DEAN MARTIN once said, "It's Frank's world, we just live in it." Ten years after his death, the tributes are still coming in. Last week, the Postal Service issued a stamp in his honor.

DEAN MARTIN once said, "It's Frank's world, we just live in it."

Ten years after his death, the tributes are still coming in. Last week, the Postal Service issued a stamp in his honor.

Sinatra on a stamp - it's like Madonna on Metamucil.

The stamps, the tributes, all show that Sinatra was more than just a singer. He was a star, one of the most recognized faces of his time. Google "Frank Sinatra" and you get more than 16 million hits, more than you get for "George W. Bush."

Sinatra the citizen was a social activist at a time when people really believed singers should shut up and sing.

Often wrong, but never in doubt, Sinatra believed that he had a right to his opinions and he was going to use the megaphone that fame gave him to tell people what he thought.

Philadelphia has a special connection with Sinatra. He performed here and in Atlantic City hundreds of times.

I was fortunate enough to see him in concert at the Spectrum. For more than an hour, he stood center stage, doing what he did best - sing. Toward the end, he did a song that surprised everyone - "Ol' Man River."

He hadn't sung it in many years, and most people thought he couldn't sing it any longer. The song had special meaning for him since legend has it that Louis B. Mayer, the head of MGM, heard him sing it at a Hollywood party and immediately signed him to a movie contract on the theory that if a skinny Italian-American kid from Hoboken, N.J., could sing a song about a robust downtrodden African-American from the South as well as that, he must be a great actor.

Sinatra didn't disappoint Mayer - or the audience on that night at the Spectrum, hitting every note of a difficult song with his usual blend of power and vulnerability.

Absent issuing your own stamp in tribute, I suggest you turn off the cell phone, shut down the laptop, pour yourself a favorite beverage and sit down to listen to one of his albums.

Not some random selection of Sinatra "hits," but a real album, meant to be experienced from beginning to end.

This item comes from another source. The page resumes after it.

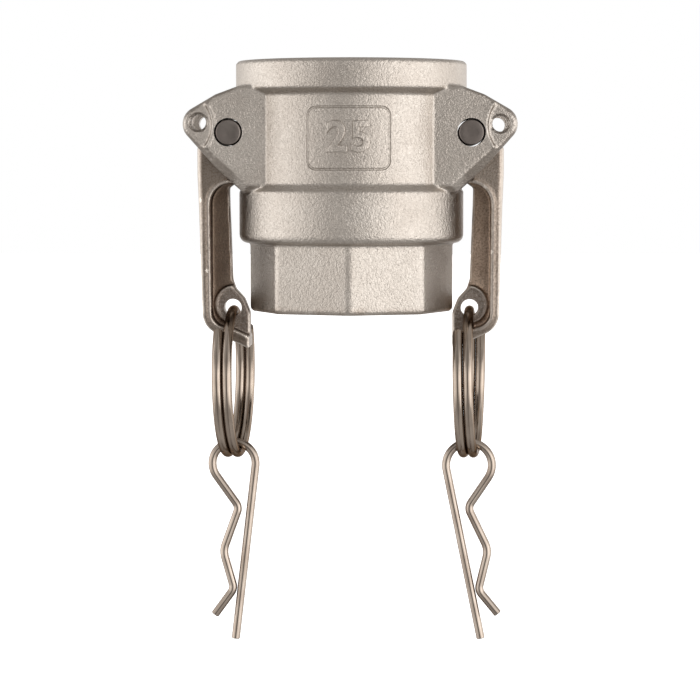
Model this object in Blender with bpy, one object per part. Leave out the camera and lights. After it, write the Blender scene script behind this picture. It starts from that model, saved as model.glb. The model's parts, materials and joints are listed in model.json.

One of the "concept" albums from the '50s like "Only the Lonely." You'll hear a man wonder where his Angel Eyes has gotten to, sing the blues in the night and hang his tears out to dry.

You'll enter a world where the time is always 2:45 in the morning, where the music is always easy and sad, where a man could tell you a lot if he didn't have this code he lived by, a man who is a kind of a poet who knows you don't have a lot of time to listen, but who has to tell you his story or explode - yes, that's it - a man who sings like he has to sing you this song, tell you this story, or he'll explode.